Choi Hong-jae, a spokesman for a group that campaigned for Kim’s release, told the news conference that Yoo Jae-gil, 43, who was arrested and released together with Kim, was unable to join the conference because of bad health caused by sleeping while sitting for nearly a month.

Kim declined to elaborate on the physical abuse he went through, however, saying, “If China’s human rights issues are highlighted, North Korea human rights issues will be overshadowed.”

Prior to the news conference, he told a South Korean consul about his physical abuse in a July 11 interview. South Korea`s Foreign Affairs and Trade Ministry summoned the Chinese ambassador in Seoul the following day to demand a verification of Kim’s statements.

Seoul also summoned the Chinese deputy ambassador in Seoul, urging Beijing to launch a fact-finding investigation into Kim’s allegations.

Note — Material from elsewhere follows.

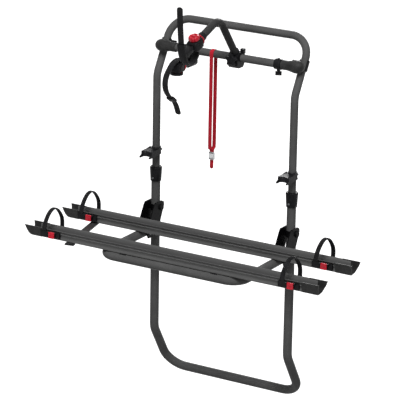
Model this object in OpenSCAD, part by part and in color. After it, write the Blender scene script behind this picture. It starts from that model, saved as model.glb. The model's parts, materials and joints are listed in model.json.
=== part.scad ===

"I believe that the incident (his arrest) was linked to North Korea’s State Security Department,” Kim said. “Officials from China’s National Security Ministry officials also knew little of who I was.”

“They told me that they arrested one of my colleagues detained together (with Kim) for protection because (the colleague) was under intensive surveillance by North Korean security agents,” he said, adding he was arrested together with the colleague.

“Later, I learned that seven to 10 other people including Chinese and South Koreans were rounded up the same day I was arrested.”

On why he was in China, Kim said he went to the country to “encourage and support” those whom he had known for a long time. “I had no particular purpose,” he claimed, denying rumors that he was seeking to help a senior North Korean official defect to South Korea.